> [Stated exercise]
Please output the lines shown below exactly as they appear.
□ □ □ □ □
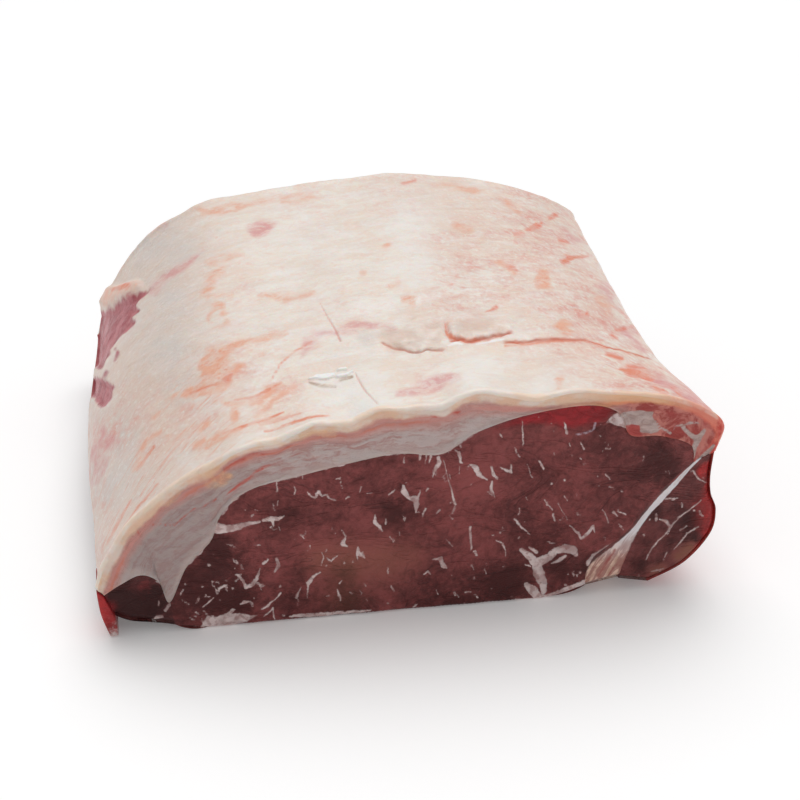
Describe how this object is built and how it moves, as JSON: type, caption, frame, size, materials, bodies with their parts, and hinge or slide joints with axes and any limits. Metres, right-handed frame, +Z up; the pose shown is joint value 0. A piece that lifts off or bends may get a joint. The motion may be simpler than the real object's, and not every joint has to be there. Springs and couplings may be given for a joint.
{
  "type": "raw beef striploin joint",
  "caption": "Raw boneless beef joint with a straight cut face: a large dark lean eye, a small side muscle behind a diagonal seam, and a thick cream fat cap over the top and left.",
  "frame": {"origin": "on the table, under the middle of the joint's box", "axes": "+X to the right along the cut face, +Y from the cut face into the joint, +Z up from the lean underside to the fat cap"},
  "size_m": [0.2301, 0.23, 0.0931],
  "materials": {
    "fat": "moist satin",
    "lean": "moist",
    "seam": "moist silverskin",
    "red_lean": "wet"
  },
  "bodies": {
    "root": {"fat_cap": "fat", "eye_lean": "lean", "tail_lean": "lean", "seam_fat": "seam", "side_lean": "lean", "corner_flap": "red_lean"}
  },
  "joints": []
}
□ □ □ □ □
> [Exercise output]
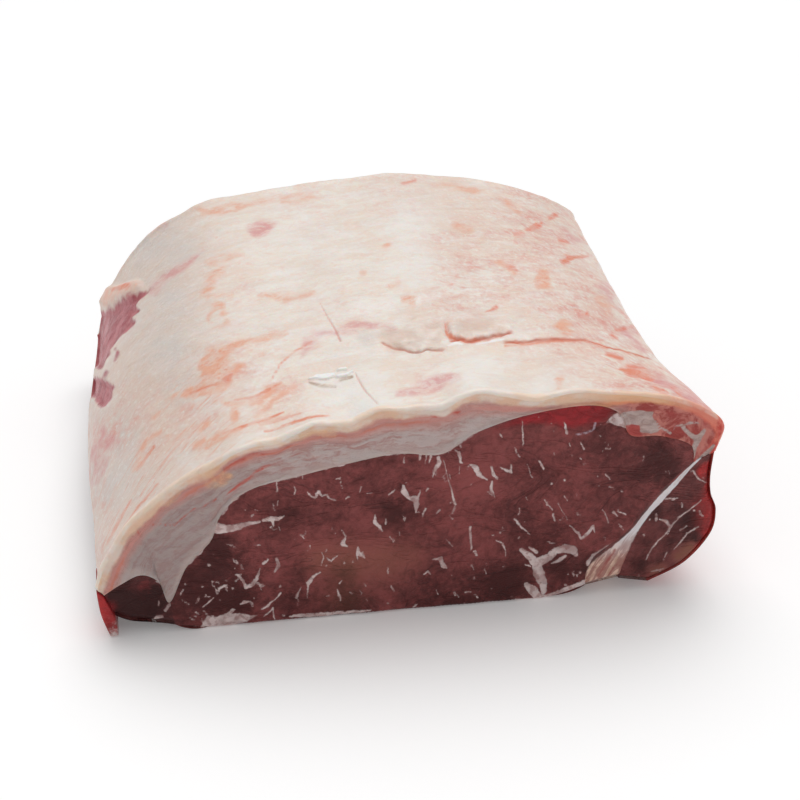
Describe how this object is built and how it moves, as JSON: type, caption, frame, size, materials, bodies with their parts, and hinge or slide joints with axes and any limits. Metres, right-handed frame, +Z up; the pose shown is joint value 0. A piece that lifts off or bends may get a joint. The motion may be simpler than the real object's, and not every joint has to be there. Springs and couplings may be given for a joint.
{
  "type": "raw beef striploin joint",
  "caption": "Raw boneless beef joint with a straight cut face: a large dark lean eye, a small side muscle behind a diagonal seam, and a thick cream fat cap over the top and left.",
  "frame": {"origin": "on the table, under the middle of the joint's box", "axes": "+X to the right along the cut face, +Y from the cut face into the joint, +Z up from the lean underside to the fat cap"},
  "size_m": [0.2301, 0.23, 0.0931],
  "materials": {
    "fat": "moist satin",
    "lean": "moist",
    "seam": "moist silverskin",
    "red_lean": "wet"
  },
  "bodies": {
    "root": {"fat_cap": "fat", "eye_lean": "lean", "tail_lean": "lean", "seam_fat": "seam", "side_lean": "lean", "corner_flap": "red_lean"}
  },
  "joints": []
}